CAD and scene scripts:
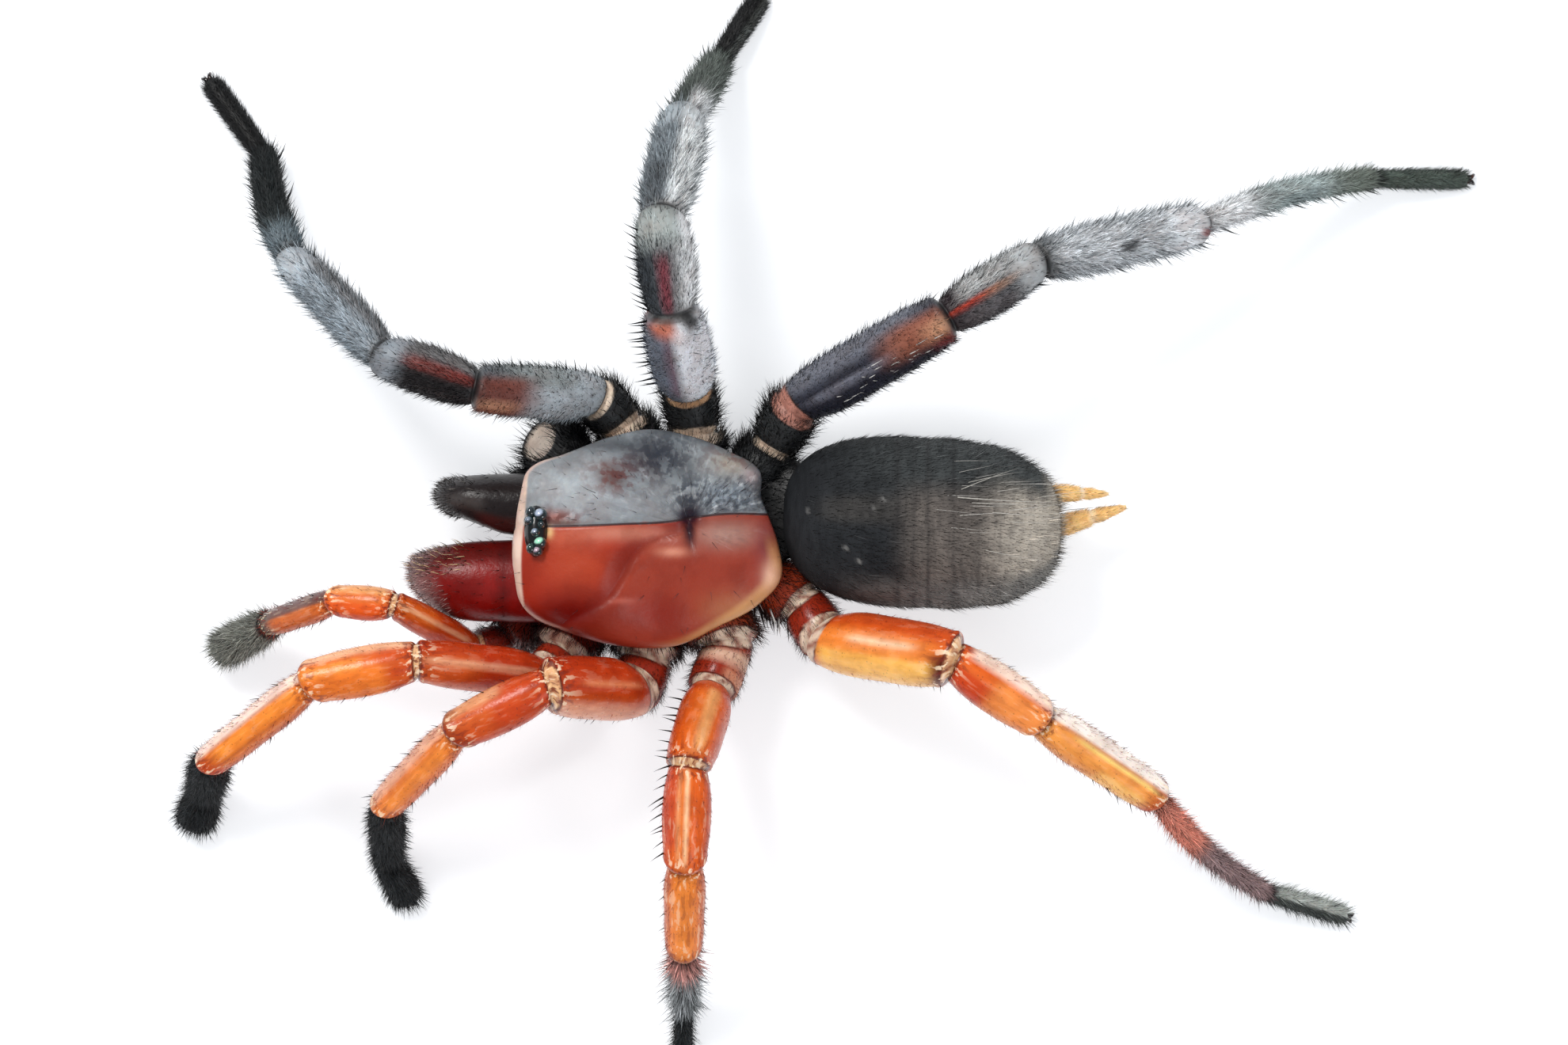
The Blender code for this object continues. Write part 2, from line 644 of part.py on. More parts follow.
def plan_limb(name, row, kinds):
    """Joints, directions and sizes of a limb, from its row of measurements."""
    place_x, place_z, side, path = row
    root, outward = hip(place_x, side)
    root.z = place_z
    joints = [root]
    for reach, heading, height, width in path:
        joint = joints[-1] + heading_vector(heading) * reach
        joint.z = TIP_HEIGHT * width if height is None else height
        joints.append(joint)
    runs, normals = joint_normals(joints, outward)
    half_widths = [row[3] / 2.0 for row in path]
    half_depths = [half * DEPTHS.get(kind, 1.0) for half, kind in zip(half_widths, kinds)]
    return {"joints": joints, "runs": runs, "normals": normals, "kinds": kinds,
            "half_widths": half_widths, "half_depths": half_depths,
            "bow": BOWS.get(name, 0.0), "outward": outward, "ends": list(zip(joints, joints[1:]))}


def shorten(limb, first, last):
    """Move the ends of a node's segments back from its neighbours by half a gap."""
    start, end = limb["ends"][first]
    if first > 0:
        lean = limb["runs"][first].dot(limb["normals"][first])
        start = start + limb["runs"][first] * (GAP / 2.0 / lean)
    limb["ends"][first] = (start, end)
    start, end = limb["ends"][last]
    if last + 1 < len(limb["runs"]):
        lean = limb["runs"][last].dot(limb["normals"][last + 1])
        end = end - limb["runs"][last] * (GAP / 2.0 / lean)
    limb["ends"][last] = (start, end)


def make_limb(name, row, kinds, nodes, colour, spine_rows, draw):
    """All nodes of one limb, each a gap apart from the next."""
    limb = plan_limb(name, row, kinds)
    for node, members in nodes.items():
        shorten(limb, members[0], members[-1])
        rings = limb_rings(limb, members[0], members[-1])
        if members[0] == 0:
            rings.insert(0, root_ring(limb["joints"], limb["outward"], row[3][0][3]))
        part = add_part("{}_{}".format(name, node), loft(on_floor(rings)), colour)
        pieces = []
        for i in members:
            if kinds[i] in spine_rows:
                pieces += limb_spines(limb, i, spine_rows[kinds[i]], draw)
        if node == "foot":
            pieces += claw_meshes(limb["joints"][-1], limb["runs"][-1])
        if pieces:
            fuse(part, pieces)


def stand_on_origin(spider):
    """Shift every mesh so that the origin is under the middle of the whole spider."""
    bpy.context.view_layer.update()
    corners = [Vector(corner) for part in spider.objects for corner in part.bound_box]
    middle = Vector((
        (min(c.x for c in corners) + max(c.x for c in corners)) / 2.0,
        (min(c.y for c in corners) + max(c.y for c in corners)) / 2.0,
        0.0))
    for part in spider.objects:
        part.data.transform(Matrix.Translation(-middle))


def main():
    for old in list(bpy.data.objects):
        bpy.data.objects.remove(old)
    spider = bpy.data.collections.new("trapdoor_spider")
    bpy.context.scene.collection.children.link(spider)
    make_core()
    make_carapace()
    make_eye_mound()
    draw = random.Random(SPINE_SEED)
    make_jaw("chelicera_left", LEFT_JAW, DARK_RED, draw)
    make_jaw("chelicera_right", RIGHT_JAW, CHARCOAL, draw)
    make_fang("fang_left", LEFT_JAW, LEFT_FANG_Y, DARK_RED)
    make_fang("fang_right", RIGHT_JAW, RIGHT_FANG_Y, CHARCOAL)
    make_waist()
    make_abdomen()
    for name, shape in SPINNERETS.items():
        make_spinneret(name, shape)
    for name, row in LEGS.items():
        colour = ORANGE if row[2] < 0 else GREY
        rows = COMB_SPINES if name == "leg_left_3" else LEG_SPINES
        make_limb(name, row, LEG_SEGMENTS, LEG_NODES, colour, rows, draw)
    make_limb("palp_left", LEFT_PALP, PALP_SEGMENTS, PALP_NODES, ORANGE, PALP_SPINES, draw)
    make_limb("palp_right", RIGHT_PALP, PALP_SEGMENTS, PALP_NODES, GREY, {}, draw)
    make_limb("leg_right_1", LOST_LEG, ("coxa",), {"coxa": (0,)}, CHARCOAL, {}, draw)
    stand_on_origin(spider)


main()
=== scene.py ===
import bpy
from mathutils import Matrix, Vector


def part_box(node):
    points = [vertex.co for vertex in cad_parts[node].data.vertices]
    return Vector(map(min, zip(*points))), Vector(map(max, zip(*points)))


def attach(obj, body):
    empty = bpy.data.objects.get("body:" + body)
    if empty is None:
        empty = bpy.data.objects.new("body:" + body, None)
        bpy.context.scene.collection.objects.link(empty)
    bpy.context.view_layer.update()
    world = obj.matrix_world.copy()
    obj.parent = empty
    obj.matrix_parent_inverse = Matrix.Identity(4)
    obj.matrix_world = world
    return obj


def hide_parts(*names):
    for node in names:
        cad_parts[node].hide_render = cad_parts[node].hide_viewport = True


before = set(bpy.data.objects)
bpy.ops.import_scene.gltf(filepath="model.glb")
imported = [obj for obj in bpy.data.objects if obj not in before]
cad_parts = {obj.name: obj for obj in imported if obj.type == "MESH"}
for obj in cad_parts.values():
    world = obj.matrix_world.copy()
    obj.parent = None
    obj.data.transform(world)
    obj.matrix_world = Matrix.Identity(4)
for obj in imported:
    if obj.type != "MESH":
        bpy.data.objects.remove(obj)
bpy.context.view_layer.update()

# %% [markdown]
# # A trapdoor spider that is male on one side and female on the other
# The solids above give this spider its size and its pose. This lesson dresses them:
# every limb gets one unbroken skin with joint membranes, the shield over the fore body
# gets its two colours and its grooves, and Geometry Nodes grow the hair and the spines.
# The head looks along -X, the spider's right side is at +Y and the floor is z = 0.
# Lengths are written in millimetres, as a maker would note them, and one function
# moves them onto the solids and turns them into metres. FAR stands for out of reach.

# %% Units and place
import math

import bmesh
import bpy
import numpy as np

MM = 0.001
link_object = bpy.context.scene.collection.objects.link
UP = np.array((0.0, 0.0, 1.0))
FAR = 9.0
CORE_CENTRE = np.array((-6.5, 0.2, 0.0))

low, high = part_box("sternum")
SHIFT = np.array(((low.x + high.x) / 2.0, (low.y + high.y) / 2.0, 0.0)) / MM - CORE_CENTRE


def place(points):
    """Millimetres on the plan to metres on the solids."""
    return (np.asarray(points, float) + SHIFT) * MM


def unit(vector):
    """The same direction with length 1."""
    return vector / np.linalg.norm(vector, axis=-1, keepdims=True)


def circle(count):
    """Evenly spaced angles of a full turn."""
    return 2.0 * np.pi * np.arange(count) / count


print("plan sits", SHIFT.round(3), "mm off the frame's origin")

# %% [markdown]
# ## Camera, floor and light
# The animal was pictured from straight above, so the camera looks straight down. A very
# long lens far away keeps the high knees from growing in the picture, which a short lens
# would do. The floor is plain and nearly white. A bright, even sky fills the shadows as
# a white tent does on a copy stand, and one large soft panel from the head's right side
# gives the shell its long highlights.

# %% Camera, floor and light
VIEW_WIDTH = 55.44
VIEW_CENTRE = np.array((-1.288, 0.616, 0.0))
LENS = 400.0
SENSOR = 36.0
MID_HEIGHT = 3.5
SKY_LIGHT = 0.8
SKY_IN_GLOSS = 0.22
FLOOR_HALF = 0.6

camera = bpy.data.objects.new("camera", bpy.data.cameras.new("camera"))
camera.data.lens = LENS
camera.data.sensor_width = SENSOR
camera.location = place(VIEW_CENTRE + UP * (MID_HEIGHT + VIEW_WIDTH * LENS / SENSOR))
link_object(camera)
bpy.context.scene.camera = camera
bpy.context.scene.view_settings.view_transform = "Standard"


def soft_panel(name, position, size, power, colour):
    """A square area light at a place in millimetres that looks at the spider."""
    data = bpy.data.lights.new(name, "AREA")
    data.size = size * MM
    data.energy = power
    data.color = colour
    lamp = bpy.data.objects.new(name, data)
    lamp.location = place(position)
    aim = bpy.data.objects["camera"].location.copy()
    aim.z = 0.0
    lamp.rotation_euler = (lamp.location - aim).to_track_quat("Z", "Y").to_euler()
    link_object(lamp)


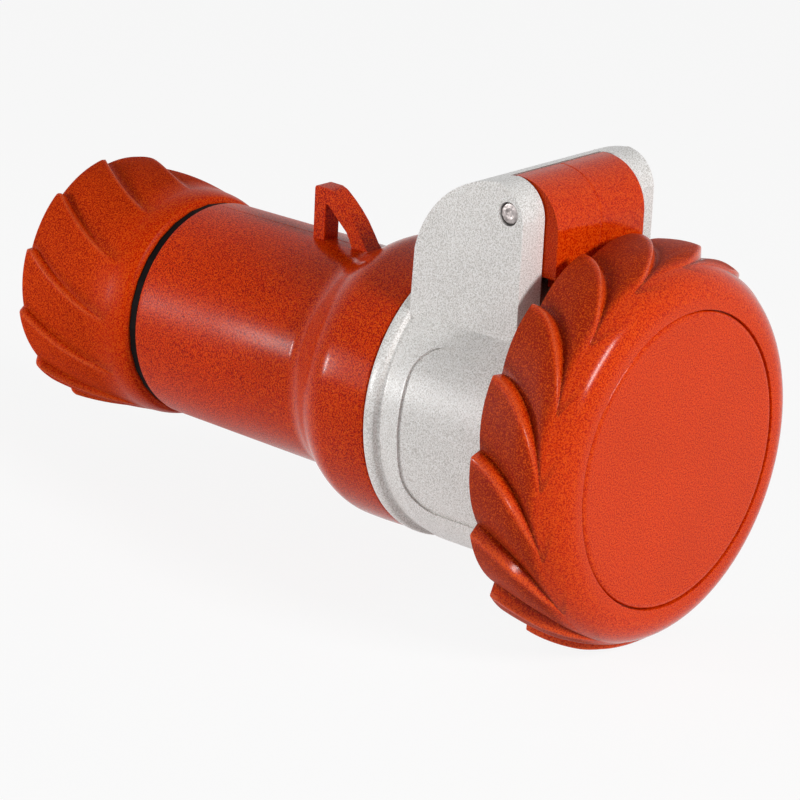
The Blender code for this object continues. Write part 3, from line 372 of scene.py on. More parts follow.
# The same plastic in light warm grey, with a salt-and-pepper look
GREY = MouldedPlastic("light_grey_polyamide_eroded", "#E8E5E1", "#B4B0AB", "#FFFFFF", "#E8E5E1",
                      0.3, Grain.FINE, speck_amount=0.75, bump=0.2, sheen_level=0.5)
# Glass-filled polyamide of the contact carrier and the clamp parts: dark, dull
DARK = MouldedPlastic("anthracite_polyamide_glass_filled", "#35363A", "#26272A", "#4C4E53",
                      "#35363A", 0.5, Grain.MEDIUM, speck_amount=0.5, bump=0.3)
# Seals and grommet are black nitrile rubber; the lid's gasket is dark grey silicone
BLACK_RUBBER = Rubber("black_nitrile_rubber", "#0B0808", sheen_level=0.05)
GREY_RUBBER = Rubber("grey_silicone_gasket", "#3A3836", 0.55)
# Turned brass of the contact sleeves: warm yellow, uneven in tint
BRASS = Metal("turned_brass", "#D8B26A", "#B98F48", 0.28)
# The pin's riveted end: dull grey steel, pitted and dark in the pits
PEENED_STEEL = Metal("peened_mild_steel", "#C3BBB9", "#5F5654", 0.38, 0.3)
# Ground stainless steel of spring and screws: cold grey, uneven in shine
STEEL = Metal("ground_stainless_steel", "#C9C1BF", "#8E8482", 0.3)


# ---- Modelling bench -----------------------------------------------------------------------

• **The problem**
Quote word for word the lines from the line holding "RIGHT_JAW, RIGHT_FANG_Y, CHARCOAL)" through the line holding "for node in"; include both of those lines and add nothing.

• **Complete output**
    make_fang("fang_right", RIGHT_JAW, RIGHT_FANG_Y, CHARCOAL)
    make_waist()
    make_abdomen()
    for name, shape in SPINNERETS.items():
        make_spinneret(name, shape)
    for name, row in LEGS.items():
        colour = ORANGE if row[2] < 0 else GREY
        rows = COMB_SPINES if name == "leg_left_3" else LEG_SPINES
        make_limb(name, row, LEG_SEGMENTS, LEG_NODES, colour, rows, draw)
    make_limb("palp_left", LEFT_PALP, PALP_SEGMENTS, PALP_NODES, ORANGE, PALP_SPINES, draw)
    make_limb("palp_right", RIGHT_PALP, PALP_SEGMENTS, PALP_NODES, GREY, {}, draw)
    make_limb("leg_right_1", LOST_LEG, ("coxa",), {"coxa": (0,)}, CHARCOAL, {}, draw)
    stand_on_origin(spider)


main()
=== scene.py ===
import bpy
from mathutils import Matrix, Vector


def part_box(node):
    points = [vertex.co for vertex in cad_parts[node].data.vertices]
    return Vector(map(min, zip(*points))), Vector(map(max, zip(*points)))


def attach(obj, body):
    empty = bpy.data.objects.get("body:" + body)
    if empty is None:
        empty = bpy.data.objects.new("body:" + body, None)
        bpy.context.scene.collection.objects.link(empty)
    bpy.context.view_layer.update()
    world = obj.matrix_world.copy()
    obj.parent = empty
    obj.matrix_parent_inverse = Matrix.Identity(4)
    obj.matrix_world = world
    return obj


def hide_parts(*names):
    for node in names:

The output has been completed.